Origine des Cosaques
Le terme vient d’un mot turc (qazaq) et signifie « vagabond, bandit des steppes, pirate». Il désignait dès le 15ème siècles des petites bandes de pillards et d’aventuriers nomades qui sévissaient dans les steppes entre la Volga et le Dniepr, vaste région hors de tout contrôle gouvernemental. Notons le terme de « pirate » qui glose le mot turc. Il rappelle d’abord le fait que les Cosaques étaient aussi de redoutables pirates de la Mer Noire et de la Mer Caspienne, non seulement experts dans les raids équestres mais aussi dans la flibuste et la razzia des villes côtières. Il suggère ensuite un rapprochement avec d’autres pirates, dans d’autres mers (les côtes barbaresques de la Méditerranée et les Caraïbes dans l’Atlantique). Le terme évoque aussi un autre, celui de Vikings, autres grands aventuriers et pillards des mers du Nord et de l’Arctique. Le rapprochement entre la mer et la steppe nous permettra aussi de mieux comprendre l’affinité profonde des modes de vie que ces milieux abritaient.
Tous ces forbans de sac et de corde, écumeurs de mer, vagabonds et insoumis de tout poil, honnis par les nations policées, étaient en fait, pour la plupart d’entre eux, des transfuges, les descendants de serfs des terres seigneuriales de l’Ukraine ou des soldats échappés des armées du Tsar, ou encore de marins qui servaient dans les flottes des rois et des marchands européens. Parce que nous avons eu sur eux un regard ethnocentré et partial, le regard étatiste, qui les a jugé comme des « criminels » et des mauvais sujets, des mutins et des renégats, on n’a pas vraiment apprécié l’aspect de « révolte sociale » qu’ils incarnaient, la soif authentique de vraie liberté et de vie démocratique qu’ils revendiquaient par la force des armes. Certes les Cosaques ont fini par échapper à ce cliché négatif et ont acquis un prestige immense du à leur valeur militaire mais aussi en raison de l’évolution de leur société qui a fini par perdre son caractère anarchique initial.

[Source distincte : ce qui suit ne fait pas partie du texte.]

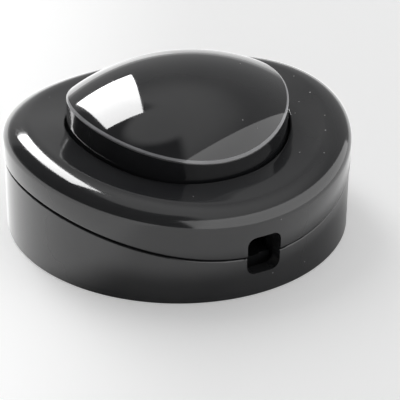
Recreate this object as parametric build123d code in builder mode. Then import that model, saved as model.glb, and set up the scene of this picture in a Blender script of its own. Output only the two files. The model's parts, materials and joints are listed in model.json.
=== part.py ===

Les premiers Cosaques étaient donc ces bandes inorganisées qui écumaient les steppes et ils appartenaient d’abord au monde de la steppe dont il faut dire quelques mots.
[carte 1]
Au 15ème siècle, quand apparaissent les premiers Cosaques, la steppe est le domaine des Turco-Mongols dont le plus célèbre, Temudjin (Gengis Khan), avait embrasé la totalité du continent eurasiatique de Kiev à Pékin au début du 13ème siècle et créé le plus grand empire terrestre de tous les temps. Or cet Etat était d’abord un Etat nomade fondé sur une économie d’élevage et de prédation. Il représentait l’aboutissement d’une civilisation turco-mongole millénaire qui ne se comprend que comme une adaptation à cet environnement de steppe, c’est-à-dire d’étendue herbeuse quasi-infinie, non forestière, de climat très contrasté. La technologie qui va avec le cheval (et notamment l’étrier et l’arc doublement réflexe) et le mode de vie nomade faisaient de ces éleveurs des cavaliers aguerris, de grands combattants, d’une mobilité extrême et des ennemis redoutés dès l’antiquité. La « flèche du Parthe » est proverbiale et les Amazones dont parle Hérodote étaient sans doute des guerrières mongoles (Sauromates) expertes en archerie . Les concepts clés de la vie des steppes sont donc : nomadisme, élevage, guerre, prédation. Mais qui dit vol ou voleur dit volé. Pour qu’un voleur puisse vivre il faut qu’il y ait des volés, c’est-à-dire des riches. Or ces riches se trouvent tout autour des steppes, plus au nord dans les régions boisées de la Moscovie, à l’Est et à l’Ouest sur les terres agricole d’Ukraine ou du Yangtse ou enfin dans le sud, dans les terres fertiles du Moyen Orient. L’économie de prédation des steppes est donc en symbiose avec les Etats agraires sédentaires voisins et les rapports entre les nomades des steppes et les royaumes de la périphérie vont alterner entre commerce pacifique et pillage, expéditions mercantiles et raids militaires, souvent d’ailleurs les deux à la fois. Les Cosaques vont entrer complètement dans cette logique géographico-politique et leur histoire est déterminée par cette dialectique de l’opposition à des Etats et de la collaboration avec ces mêmes Etats, du pillage et de l’échange, de la guerre et de la paix. Les Cosaques seront à la fois des mercenaires au service du Tsar ou du roi de Pologne, et des rebelles combattant jusqu’à la mort les armées de ces souverains.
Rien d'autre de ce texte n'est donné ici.